If you shout fire in a crowded theater (in which there is no fire), and the crowd pushes and shoves to race to the exit (if it can happen at a Walmart on Black Friday it can happen in a theater where people don't want to burn to death), and people get injured or even killed, forget about morals, you could be liable for manslaughter.

2 comments

By banning shouting "fire" in a crowded theatre, you also prevent people from warning you when there IS fire. Now you've created perverse incentives. I suspect there might be a fire, but will not speak up until it is too late.

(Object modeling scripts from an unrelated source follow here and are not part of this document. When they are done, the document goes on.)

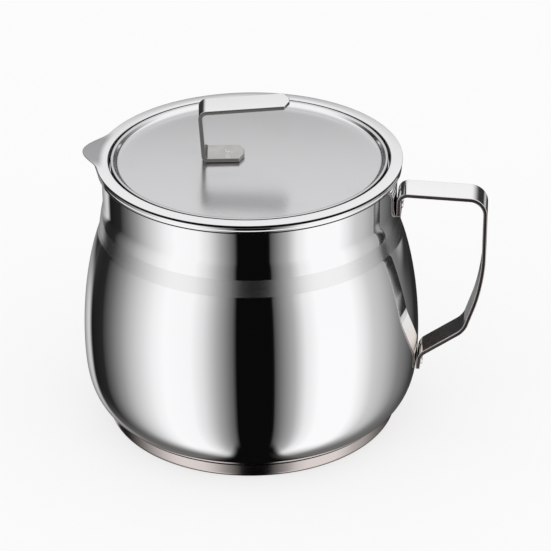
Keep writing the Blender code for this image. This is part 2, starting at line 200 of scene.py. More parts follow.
# how the coarse and the fine grain are drawn out, and the marks that every finish has
steelGrain = {
    "round": ((4200, 40, 4200), (11000, 160, 11000)), "flat": ((260, 5200, 260), (900, 13000, 900)),
    "detail": (3.0, 1.0), "coarseShare": 0.65, "bumpStrength": 0.6,
    "smearScale": 38.0, "smearDetail": 4.0, "smearRange": (0.52, 0.78),
    "cloudScale": 9.0, "cloudDetail": 2.0, "cloudDim": 0.97,
    "stainScale": 120.0, "stainDetail": 3.0, "stainRange": (0.30, 0.70), "stainLeast": 0.82,
    "lineSoft": 0.08, "lineRougher": 0.22,
}


def addPatch(tree, surface, mask, rougher, tint, share=None):
    # another finish over part of a piece
    rough, colour = surface
    rough = calc(tree, "ADD", rough, calc(tree, "MULTIPLY", mask, rougher))
    if share is not None:
        mask = calc(tree, "MULTIPLY", mask, share)
    return rough, blendColour(tree, mask, colour, opaque(tint))


def makeSteel(name):
    look = steelFinishes[name]
    material, tree, shader = newMaterial(name)
    place = addNode(tree, "ShaderNodeTexCoord").outputs["Object"]
    around, radius, turned, height = aroundAxis(tree, place)
    way = around if look["marks"] == "round" else place
    coarse, fine = (
        noise(tree, stretched(tree, way, stretch), 1.0, detail)
        for stretch, detail in zip(steelGrain[look["marks"]], steelGrain["detail"])
    )
    smear = noise(tree, place, steelGrain["smearScale"], steelGrain["smearDetail"])
    cloud = noise(tree, place, steelGrain["cloudScale"], steelGrain["cloudDetail"])
    share = steelGrain["coarseShare"]
    grain = calc(tree, "ADD", calc(tree, "MULTIPLY", coarse, share), calc(tree, "MULTIPLY", fine, 1 - share))
    rough = calc(tree, "ADD", look["rough"] - look["grain"] / 2, calc(tree, "MULTIPLY", grain, look["grain"]))
    rough = calc(tree, "ADD", rough, ramp(tree, smear, 0.0, look["smear"], *steelGrain["smearRange"]))
    dim = [part * steelGrain["cloudDim"] for part in look["colour"]]
    surface = rough, blendColour(tree, cloud, opaque(dim), opaque(look["colour"]))
    if "band" in look:
        # between the belly and the neck the pot is left satin from the forming
        patch = look["band"]
        inBand = between(tree, height, patch["heights"], patch["soft"])
        surface = addPatch(tree, surface, inBand, patch["rougher"], patch["tint"], patch["share"])
    if "beak" in look:
        # the beak is duller than the ring that it was pressed from
        patch = look["beak"]
        wide, narrow = (math.pi - math.radians(degrees) for degrees in patch["spread"])
        onBeak = calc(
            tree, "MULTIPLY", rising(tree, radius, *patch["radii"]), ramp(tree, turned, 0.0, 1.0, wide, narrow)
        )
        surface = addPatch(tree, surface, onBeak, patch["rougher"], patch["tint"])
    if "slope" in look:
        # the slope of the lid's raised edge is polished
        patch = look["slope"]
        onSlope = calc(
            tree, "MULTIPLY", rising(tree, radius, *patch["inner"]), falling(tree, radius, *patch["outer"])
        )
        surface = addPatch(tree, surface, onSlope, patch["rougher"], patch["tint"])
    if "throat" in look:
        # fat and dust stay in the gap round the lid
        patch = look["throat"]
        inThroat = calc(
            tree, "MULTIPLY", falling(tree, radius, *patch["radii"]), falling(tree, height, *patch["heights"])
        )
        surface = addPatch(tree, surface, inThroat, patch["rougher"], patch["tint"])
    for patch in look.get("lines", ()):
        # polishing doesn't reach these lines round the piece
        onLine = calc(
            tree, "MULTIPLY", between(tree, height, patch["heights"], steelGrain["lineSoft"]),
            rising(tree, radius, *patch["radii"]),
        )
        surface = addPatch(tree, surface, onLine, steelGrain["lineRougher"], patch["tint"])
    if "foot" in look:
        # welding took the polish off the end of the strip
        patch = look["foot"]
        stains = noise(tree, place, steelGrain["stainScale"], steelGrain["stainDetail"])
        stains = ramp(tree, stains, steelGrain["stainLeast"], 1.0, *steelGrain["stainRange"])
        onFoot = falling(tree, height, *patch["heights"])
        surface = addPatch(tree, surface, onFoot, patch["rougher"], patch["tint"], stains)
    if "cut" in look:
        # the sheared sides of a strip are duller and darker than its faces
        patch = look["cut"]
        turnAngle = math.radians(patch["turn"])
        parts = addNode(tree, "ShaderNodeSeparateXYZ")
        feed(tree, parts, 0, place)
        across = calc(
            tree, "SUBTRACT", calc(tree, "MULTIPLY", parts.outputs[1], math.cos(turnAngle)),
            calc(tree, "MULTIPLY", parts.outputs[0], math.sin(turnAngle)),
        )
        away = calc(tree, "ABSOLUTE", calc(tree, "SUBTRACT", across, patch["middle"] * mm))
        surface = addPatch(tree, surface, rising(tree, away, *patch["edge"]), patch["rougher"], patch["tint"])
    rough, colour = surface
    feed(tree, shader, "Base Color", colour)
    feed(tree, shader, "Roughness", rough)
    shader.inputs["Metallic"].default_value = 1.0
    if look["bump"]:
        bump = addNode(tree, "ShaderNodeBump")
        bump.inputs["Strength"].default_value = steelGrain["bumpStrength"]
        bump.inputs["Distance"].default_value = look["bump"] * mm
        feed(tree, bump, "Height", grain)
        feed(tree, shader, "Normal", bump.outputs[0])
    return material


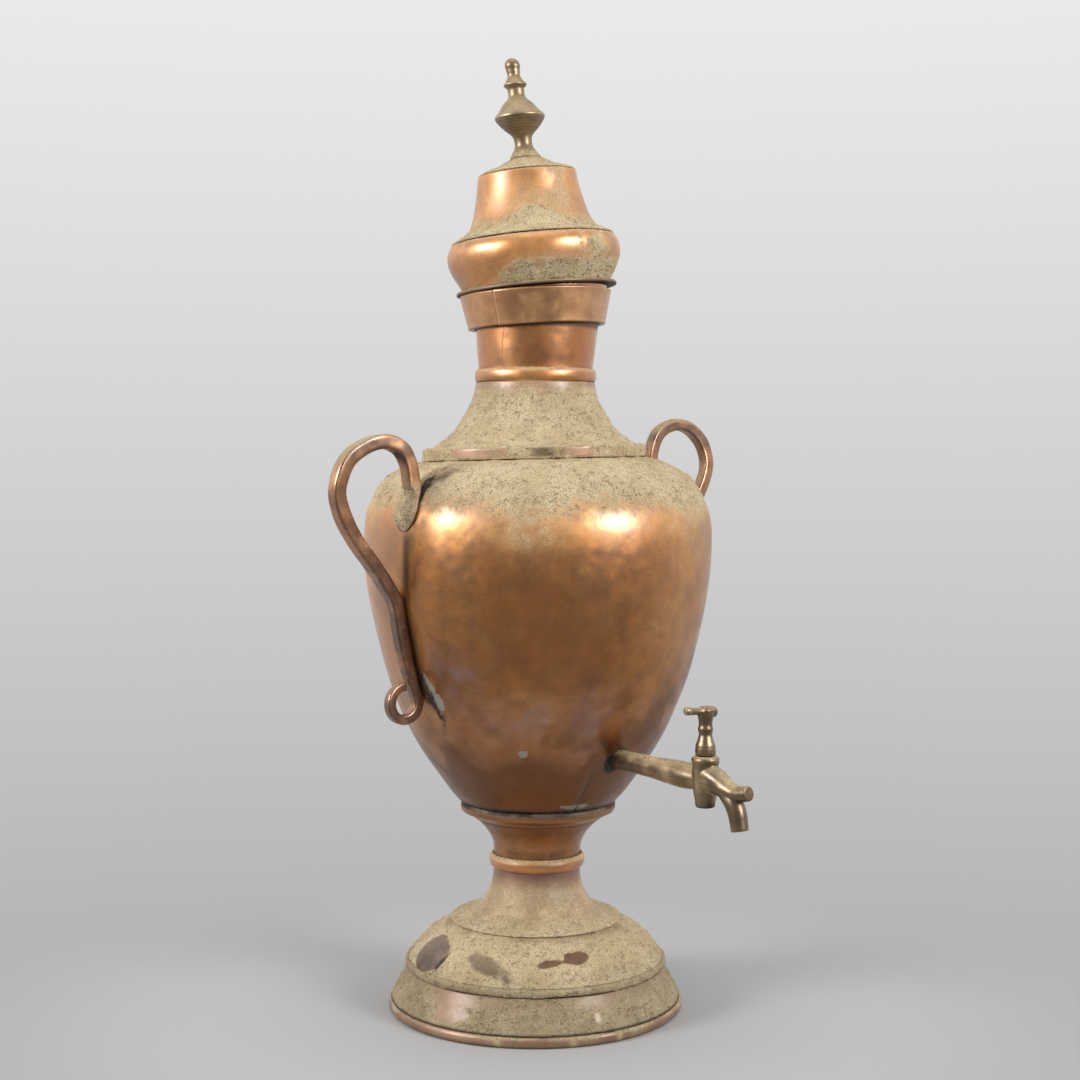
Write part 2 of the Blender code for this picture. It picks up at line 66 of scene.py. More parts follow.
LEAN = Vector((-0.766, 0.643, 0.0)).normalized()
WANDER = ((0, 2.5), (45, 2.3), (110, 1.4), (160, 0), (456, 0), (467, 3.6), (505, 2.9),
          (530, 2.2), (560, 1.5), (580, 0.9), (640, 0.0))
SLUMP = math.tan(math.radians(1.4))
SLUMP_SHARE = ((456, 0), (467, 1), (479, 1), (530, 0))
COLLAR_Z, COLLAR_LEAN = 579.0, math.radians(2.8)
HEAD_Z, HEAD_SHIFT, HEAD_LEAN = 610.8, 1.2, math.radians(4.8)
FINIAL_Z = 110.3
FINIAL_BEND = math.tan(math.radians(3.4))
TAP_REACH = 200.6
TAP_SLOPE = math.tan(math.radians(2.1))
GAP = 0.3


# ---------------------------------------------------------------- outlines
def smooth(points, steps):
    """A Catmull-Rom curve through points, which may have any number of values each."""
    ends = [tuple(2 * a - b for a, b in zip(points[0], points[1])), *points,
            tuple(2 * a - b for a, b in zip(points[-1], points[-2]))]
    curve = []
    for before, start, stop, after in zip(ends, ends[1:], ends[2:], ends[3:]):
        for step in range(steps):
            t = step / steps
            curve.append(tuple(
                0.5 * (2 * b + (c - a) * t + (2 * a - 5 * b + 4 * c - d) * t ** 2
                       + (3 * b - a - 3 * c + d) * t ** 3)
                for a, b, c, d in zip(before, start, stop, after)))
    curve.append(tuple(points[-1]))
    return curve


def resample(line, spacing):
    """Points at even steps along a line, its ends kept."""
    line = np.array(line, float)
    runs = np.linalg.norm(np.diff(line[:, :2], axis=0), axis=1)
    along = np.concatenate([[0], np.cumsum(runs)])
    count = max(int(round(along[-1] / spacing)), 2)
    at = np.linspace(0, along[-1], count + 1)
    return np.stack([np.interp(at, along, line[:, k]) for k in range(line.shape[1])], 1)


def soften(line, passes, closed=False):
    """Rounds the corners of a line by averaging each point with its neighbours."""
    line = line.copy()
    for _ in range(passes):
        before, after = np.roll(line, 1, 0), np.roll(line, -1, 0)
        moved = (before + 2 * line + after) / 4
        if not closed:
            moved[0], moved[-1] = line[0], line[-1]
        line = moved
    return line


def skin_section(outer, thickness=1.5, spacing=1.2, passes=2):
    """A sheet's closed section from its outer face, and how far each point is on the outside."""
    outer = soften(resample(outer, spacing), passes)
    along = np.gradient(outer, axis=0)
    normal = np.stack([-along[:, 1], along[:, 0]], 1)
    normal /= np.linalg.norm(normal, axis=1)[:, None]
    inner = (outer + normal * thickness)[::-1]
    keep = sorted(set(range(0, len(inner), 4)) | {0, len(inner) - 1})
    inner = inner[keep]
    return np.concatenate([outer, inner]), np.concatenate([np.ones(len(outer)),
                                                           np.zeros(len(inner))])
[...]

Bad speech can be countered by MORE speech. Ban on speech cannot.

facepalm

Did you honestly believe I meant to say that people should not be warned about an actual fire?

No, you didn't mean it. I'm saying that there is a trade-off involved in banning any speech. suspect is the key word.
Depends on intent. Your example of manslaughter would imply no initial intent to cause harm, therefore you are held responsible for the outcome and not what caused it. If you were to shout fire with the intent to cause death, then that would be premeditated murder. In that case you are held responsible for the outcome as well as what caused it.

Regardless, you certainly do have the First Amendment right to shout fire in a crowded theater (the quote everybody refers is bad law), the government will not actively try to prevent it; you just may have to deal with the legal consequences of using your right in such a way.